Filipino inmates famous for recreating `Thriller' video pay dance tribute to Michael Jackson

The Filipino inmates who shot to global fame with a YouTube video of their "Thriller" dance swayed and stomped again Saturday in a behind-bars tribute to their idol, Michael Jackson.

Rush Jenkins, left, and Klaus Baer prepare a display with a platinum album honoring Michael Jackson's "Thriller" with 30 million records sold just before beginning an auction in Las Vegas, Friday, June 26, 2009. (AP Photo/Laura Rauch)
(AP)

After being told of Jackson's death Thursday in Los Angeles, the 1,500 inmates at the Cebu Provincial Detention and Rehabilitation Center hit the exercise yard, practicing for nine hours Friday night — and into the wee hours of Saturday morning — for the show. They took breaks only to eat or when it rained, said professional choreographer Gwendolyn Lador, hired by the prison to teach the inmates the dance.

"I felt sad because we lost our idol," said inmate Wenjiel Resane, who plays the role of Jackson's girlfriend in the video.

Crisanto Nieri, 38, was feeling a little extra stress. He danced Jackson's part in "Thriller."

"Even as a kid, he was already my idol," said Nieri, who is serving seven years on drug charges. "I am happy that our video became famous, but I feel some pressure to perform well."

A crowd of 700 Cebuanos and foreign tourists watched the performance from a second-floor corridor, swaying to the music and applauding as the inmates, dressed in orange prison T-shirts and sweat pants, stomped and clapped in unison in the hilltop prison, behind thick stone walls topped by electrified razor wire.

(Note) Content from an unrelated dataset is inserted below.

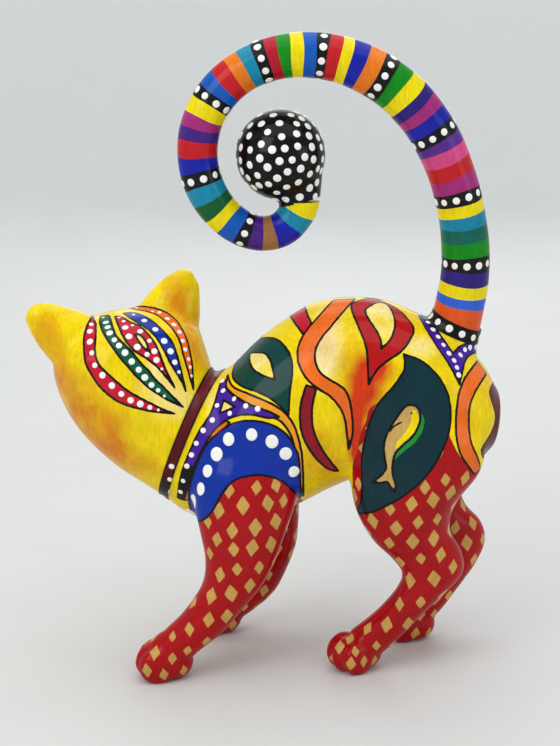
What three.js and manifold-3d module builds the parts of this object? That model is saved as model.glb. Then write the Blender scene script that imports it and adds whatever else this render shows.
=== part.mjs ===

Other numbers included "Ben," "I'll Be There" and "We Are the World." The inmates then held up a 5-by-10 foot (1.5-by-3 meter) tarpaulin showing Michael Jackson holding a sword with his name written below it.

Others waved the flags of the Philippines and other nations.

Before the show, the performers dedicated a prayer to Jackson's family.

"I was sad because one of the songs of Michael Jackson, `Thriller,' made us famous around the world," said Francis Mercader, 36, who has spent a year in detention while on trial for drug charges.

Byron Garcia, the Cebu provincial security consultant who came up with the idea of adding synchronized dancing to poorly attended exercise sessions, said he was surprised by the popularity of the 2007 video — one of more than a dozen inmate dance numbers he has posted on YouTube.